According to 19th-century fencing master Louis Rondelle, a classical fencer is someone who observes a fine position, launches fully developed attacks, hits marvelously accurately, parries firmly, and executes ripostes with precision.

It is a conventional bout, which consists of rhythmical attacks, parries, and returns.

Classical fencing is a part of the Historical European Martial Arts (HEMA) which are martial arts of European origin.

This formerly practiced martial art has since evolved into different forms, which is now known as modern or Sports fencing.

This new form of fencing emphasizes the health and sporting benefits of the art rather than its use for killing.

So, forget what you see at the Olympics, fencing is indeed a very dangerous martial art just like any other martial art.

Even as a sport, it is still considered a dangerous art and can lead to common injuries and even death in some cases.

A well-known fencing death is Vladimir Smirnov, who suffered injuries during the World Championships in 1982 which led to his death.

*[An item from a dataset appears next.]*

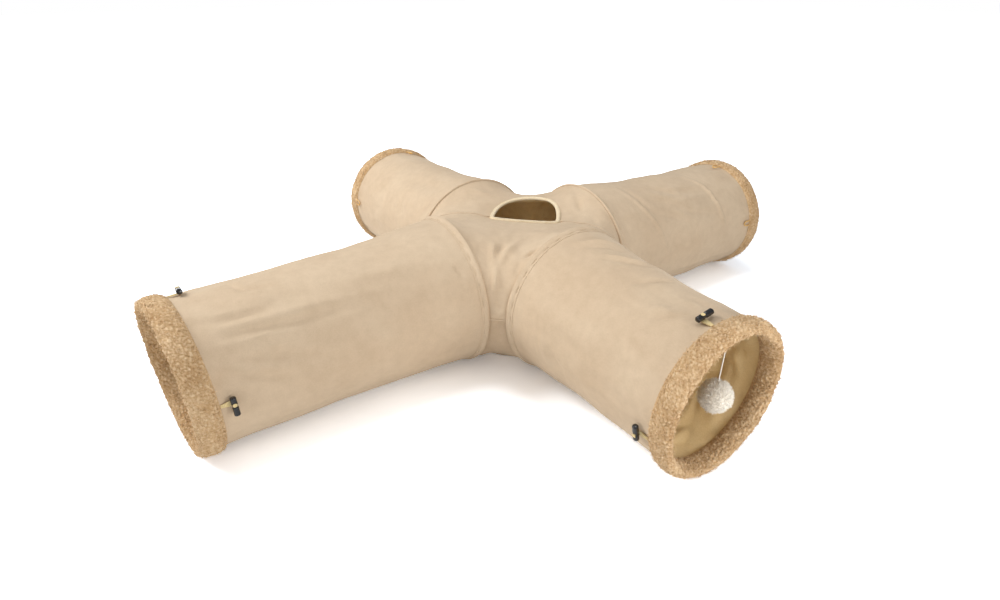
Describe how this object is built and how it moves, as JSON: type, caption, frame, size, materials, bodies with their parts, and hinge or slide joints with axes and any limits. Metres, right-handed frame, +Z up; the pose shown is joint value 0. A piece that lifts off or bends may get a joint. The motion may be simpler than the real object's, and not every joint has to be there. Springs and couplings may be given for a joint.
{
  "type": "cat tunnel",
  "caption": "Cross-shaped fabric cat tunnel: spring-held suede legs with plush mouths meet at a hub with a D-shaped entry hole, with toggles, loops and a hanging pompom.",
  "frame": {"origin": "on the floor under the middle of the hub", "axes": "+X along the rear right leg, +Y along the rear left leg, +Z up from the floor"},
  "size_m": [1.2528, 1.0635, 0.2694],
  "materials": {
    "suede": "soft brushed nap",
    "plush": "short curly pile",
    "lining": "smooth woven, slightly shiny",
    "binding": "matte woven tape",
    "elastic": "matte ribbed elastic",
    "black_plastic": "glossy moulded",
    "steel": "drawn wire",
    "cord": "matte twisted cord",
    "pompom": "fluffy yarn"
  },
  "bodies": {
    "tunnel": {"hub_front_panel": "suede", "hub_rear_panel": "suede", "hub_base_panel": "suede", "hub_lining": "lining", "entry_binding": "binding", "rear_right_sleeve": "suede", "rear_right_lining": "lining", "rear_right_coil": "steel", "rear_right_hub_hoop": "steel", "rear_right_junction_band": "suede", "rear_left_sleeve": "suede", "rear_left_lining": "lining", "rear_left_coil": "steel", "rear_left_hub_hoop": "steel", "rear_left_junction_band": "suede", "front_left_sleeve": "suede", "front_left_lining": "lining", "front_left_coil": "steel", "front_left_hub_hoop": "steel", "front_left_junction_band": "suede", "front_right_sleeve": "suede", "front_right_lining": "lining", "front_right_coil": "steel", "front_right_hub_hoop": "steel", "front_right_junction_band": "suede"},
    "rear_right_rim": {"rear_right_plush_rim": "plush", "rear_right_rim_hoop": "steel"},
    "rear_left_rim": {"rear_left_plush_rim": "plush", "rear_left_rim_hoop": "steel"},
    "front_left_rim": {"front_left_plush_rim": "plush", "front_left_rim_hoop": "steel"},
    "front_right_rim": {"front_right_plush_rim": "plush", "front_right_rim_hoop": "steel"},
    "front_left_top_tab": {"front_left_top_toggle_tab": "elastic"},
    "front_left_top_toggle": {"front_left_top_toggle": "black_plastic"},
    "front_left_left_tab": {"front_left_left_toggle_tab": "elastic"},
    "front_left_left_toggle": {"front_left_left_toggle": "black_plastic"},
    "front_left_right_tab": {"front_left_right_toggle_tab": "elastic"},
    "front_left_right_toggle": {"front_left_right_toggle": "black_plastic"},
    "front_right_top_tab": {"front_right_top_toggle_tab": "elastic"},
    "front_right_top_toggle": {"front_right_top_toggle": "black_plastic"},
    "front_right_left_tab": {"front_right_left_toggle_tab": "elastic"},
    "front_right_left_toggle": {"front_right_left_toggle": "black_plastic"},
    "front_right_right_tab": {"front_right_right_toggle_tab": "elastic"},
    "front_right_right_toggle": {"front_right_right_toggle": "black_plastic"},
    "rear_right_top_loop": {"rear_right_top_loop": "elastic"},
    "rear_right_left_loop": {"rear_right_left_loop": "elastic"},
    "rear_right_right_loop": {"rear_right_right_loop": "elastic"},
    "rear_left_top_loop": {"rear_left_top_loop": "elastic"},
    "rear_left_left_loop": {"rear_left_left_loop": "elastic"},
    "rear_left_right_loop": {"rear_left_right_loop": "elastic"},
    "pompom_cord": {"pompom_cord": "cord"},
    "pompom": {"pompom": "pompom"}
  },
  "joints": [
    {"name": "rear_right_fold", "type": "slide", "parent": "tunnel", "child": "rear_right_rim", "axis": [-1, 0, 0], "range_m": [0, 0.336], "stiffness_N_per_m": 40, "springref_m": -0.02, "deforming": ["rear_right_sleeve", "rear_right_lining", "rear_right_coil"]},
    {"name": "rear_left_fold", "type": "slide", "parent": "tunnel", "child": "rear_left_rim", "axis": [0, -1, 0], "range_m": [0, 0.285], "stiffness_N_per_m": 40, "springref_m": -0.02, "deforming": ["rear_left_sleeve", "rear_left_lining", "rear_left_coil"]},
    {"name": "front_left_fold", "type": "slide", "parent": "tunnel", "child": "front_left_rim", "axis": [1, 0, 0], "range_m": [0, 0.357], "stiffness_N_per_m": 40, "springref_m": -0.02, "deforming": ["front_left_sleeve", "front_left_lining", "front_left_coil"]},
    {"name": "front_right_fold", "type": "slide", "parent": "tunnel", "child": "front_right_rim", "axis": [0, 1, 0], "range_m": [0, 0.226], "stiffness_N_per_m": 40, "springref_m": -0.02, "deforming": ["front_right_sleeve", "front_right_lining", "front_right_coil"]},
    {"name": "front_left_top_tab_flap", "type": "hinge", "parent": "front_left_rim", "child": "front_left_top_tab", "pos_m": [-0.59673, 0.03107, 0.24119], "axis": [-0.0055, -0.9659, 0.2588], "range_deg": [0, 90], "stiffness_Nm_per_rad": 0.01, "springref_deg": -5.73},
    {"name": "front_left_top_toggle_swivel", "type": "hinge", "parent": "front_left_top_tab", "child": "front_left_top_toggle", "pos_m": [-0.57989, 0.03229, 0.2461], "axis": [-0.0333, 0.2589, 0.9653], "range_deg": [-45, 90]},
    {"name": "front_left_left_tab_flap", "type": "hinge", "parent": "front_left_rim", "child": "front_left_left_tab", "pos_m": [-0.6072, 0.11975, 0.11686], "axis": [-0.0205, 0.0697, 0.9974], "range_deg": [0, 90], "stiffness_Nm_per_rad": 0.01, "springref_deg": -5.73},
    {"name": "front_left_left_toggle_swivel", "type": "hinge", "parent": "front_left_left_tab", "child": "front_left_left_toggle", "pos_m": [-0.59025, 0.12445, 0.11688], "axis": [-0.0109, 0.9975, -0.07], "range_deg": [-45, 90]},
    {"name": "front_left_right_tab_flap", "type": "hinge", "parent": "front_left_rim", "child": "front_left_right_tab", "pos_m": [-0.57885, -0.11975, 0.13361], "axis": [0.0227, -0.0697, -0.9973], "range_deg": [0, 90], "stiffness_Nm_per_rad": 0.01, "springref_deg": -5.73},
    {"name": "front_left_right_toggle_swivel", "type": "hinge", "parent": "front_left_right_tab", "child": "front_left_right_toggle", "pos_m": [-0.56192, -0.12447, 0.13432], "axis": [-0.0152, -0.9975, 0.0694], "range_deg": [-45, 90]},
    {"name": "front_right_top_tab_flap", "type": "hinge", "parent": "front_right_rim", "child": "front_right_top_tab", "pos_m": [-0.02085, -0.46208, 0.24361], "axis": [0.9848, -0.0053, 0.1736], "range_deg": [0, 90], "stiffness_Nm_per_rad": 0.01, "springref_deg": -5.73},
    {"name": "front_right_top_toggle_swivel", "type": "hinge", "parent": "front_right_top_tab", "child": "front_right_top_toggle", "pos_m": [-0.02169, -0.44531, 0.24886], "axis": [-0.1737, -0.0482, 0.9836], "range_deg": [-45, 90]},
    {"name": "front_right_left_tab_flap", "type": "hinge", "parent": "front_right_rim", "child": "front_right_left_tab", "pos_m": [-0.11653, -0.46202, 0.09628], "axis": [-0.2418, -0.0295, 0.9699], "range_deg": [0, 90], "stiffness_Nm_per_rad": 0.01, "springref_deg": -5.73},
    {"name": "front_right_left_toggle_swivel", "type": "hinge", "parent": "front_right_left_tab", "child": "front_right_left_toggle", "pos_m": [-0.1212, -0.44507, 0.09563], "axis": [-0.9702, -0.0109, -0.2422], "range_deg": [-45, 90]},
    {"name": "front_right_right_tab_flap", "type": "hinge", "parent": "front_right_rim", "child": "front_right_right_tab", "pos_m": [0.11944, -0.46202, 0.11278], "axis": [-0.1045, 0.0302, -0.9941], "range_deg": [0, 90], "stiffness_Nm_per_rad": 0.01, "springref_deg": -5.73},
    {"name": "front_right_right_toggle_swivel", "type": "hinge", "parent": "front_right_right_tab", "child": "front_right_right_toggle", "pos_m": [0.12423, -0.4451, 0.11279], "axis": [0.9944, -0.0151, -0.105], "range_deg": [-45, 90]},
    {"name": "rear_right_top_loop_flap", "type": "hinge", "parent": "rear_right_rim", "child": "rear_right_top_loop", "pos_m": [0.57211, -0.01059, 0.24623], "axis": [0.002, 0.9962, 0.0872], "range_deg": [0, 120], "stiffness_Nm_per_rad": 0.005, "springref_deg": -5.73},
    {"name": "rear_right_left_loop_flap", "type": "hinge", "parent": "rear_right_rim", "child": "rear_right_left_loop", "pos_m": [0.57205, -0.12054, 0.14005], "axis": [0.0224, 0.1218, 0.9923], "range_deg": [0, 120], "stiffness_Nm_per_rad": 0.005, "springref_deg": -5.73},
    {"name": "rear_right_right_loop_flap", "type": "hinge", "parent": "rear_right_rim", "child": "rear_right_right_loop", "pos_m": [0.57203, 0.12054, 0.11045], "axis": [-0.0224, -0.1218, -0.9923], "range_deg": [0, 120], "stiffness_Nm_per_rad": 0.005, "springref_deg": -5.73},
    {"name": "rear_left_top_loop_flap", "type": "hinge", "parent": "rear_left_rim", "child": "rear_left_top_loop", "pos_m": [0.03144, 0.52112, 0.24261], "axis": [-0.9659, 0.0066, 0.2588], "range_deg": [0, 120], "stiffness_Nm_per_rad": 0.005, "springref_deg": -5.73},
    {"name": "rear_left_left_loop_flap", "type": "hinge", "parent": "rear_left_rim", "child": "rear_left_left_loop", "pos_m": [0.12056, 0.52104, 0.11048], "axis": [0.1218, 0.0255, 0.9922], "range_deg": [0, 120], "stiffness_Nm_per_rad": 0.005, "springref_deg": -5.73},
    {"name": "rear_left_right_loop_flap", "type": "hinge", "parent": "rear_left_rim", "child": "rear_left_right_loop", "pos_m": [-0.12056, 0.52106, 0.14008], "axis": [-0.1218, -0.0255, -0.9922], "range_deg": [0, 120], "stiffness_Nm_per_rad": 0.005, "springref_deg": -5.73},
    {"name": "pompom_swing", "type": "hinge", "parent": "front_right_rim", "child": "pompom_cord", "pos_m": [-0.00903, -0.48, 0.22826], "axis": [1, 0, 0], "range_deg": [-60, 60]},
    {"name": "pompom_tilt", "type": "hinge", "parent": "pompom_cord", "child": "pompom", "pos_m": [-0.00903, -0.48, 0.16026], "axis": [0, 1, 0], "range_deg": [-30, 30]}
  ]
}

So, do not undermine the deadly nature of fencing as things can get brutal where the sporting rules are relaxed.

Is Fencing a Sport?

Fencing is a combat sport that involves the use of a sword (foil, epee, or sabre) for defense and attack according to set movements and rules. Winning points are made through the weapon’s contact with an opponent.

Aside from being a recognized combat sport, fencing is also listed as an Olympic sport.

The use of swords dates back to prehistoric times and swordplay to ancient civilizations, but fencing as an organized sport did not exist until the end of the 19th century.

As stated earlier, fencing is a western martial art even though it is now done for sports purposes, just like taekwondo and karate.

The evolution of fencing into a sport can easily be traced.

In June 1880, the first regularized fencing competition was held at the inaugural Grand Military Tournament and Assault at Arms, held at the Royal Agricultural Hall in Islington.

Army officers and soldiers competed in the Tournament.

Each bout was fought for five hits and the foils were black-pointed to aid the judges.

In 1896, the Amateur Gymnastic & Fencing Association drafted official fencing regulations.

Also in 1896, fencing was part of the Summer Olympic Games.

Saber events have been held in every Summer Olympics; foil events have been held except for 1908, and épée events have been held except for 1896 due to unknown reasons.

Beginning with epee in 1933, the Laurent-Pagan electrical scoring apparatus replaced side judges, with an audible tone and a green or red light showing when a touch landed.

Foil and sabre were automated in 1956 and 1988 respectively.

The scoring box reduced judging bias and allowed more accurate scoring of faster actions, lighter touches, and more touches to the back and flank.

Does Fencing Count as a Martial Art?

Fencing does count as a martial art considering its historical recognition and practice as western martial art.

There was once a time when fencing was one of the most violent and dangerous martial arts in the world where fencing duals were fought to the death.

So, while classical fencing may have evolved into fencing for sporting purposes, it, however, remains a martial art and should be counted as such.

Is Fencing Useful for Self-Defense?

Classical fencing can be very useful and effective for self-defense. Sport fencing however may not be very effective for this purpose.

This is because, compared to sports fencing, classical fencing has far more in common with martial arts, thanks to its physical demands and scoring methods.

Sports fencers are mainly trained to score points without necessarily causing harm to an opponent, while traditional fencers train to cause harm and sometimes kill.

Fencing skills and weapons were originally intended for the battlefield, judicial combats, and earnest self-defense which proves that fencing is a fighting art. 

So, fencing in an unregulated state can be an effective tool for self-defense.


Just because a martial art has a sport version of itself doesn’t mean it stopped being a martial art.

Many martial arts including Taekwondo, judo, karate, etc have evolved into primary sports.

Besides, there are lots of martial arts that aren’t sports but whose techniques are almost useless in modern times.

For me, if you study a systematic approach to fighting, you are studying a martial art, and Fencing (regardless of the variation) is a martial art.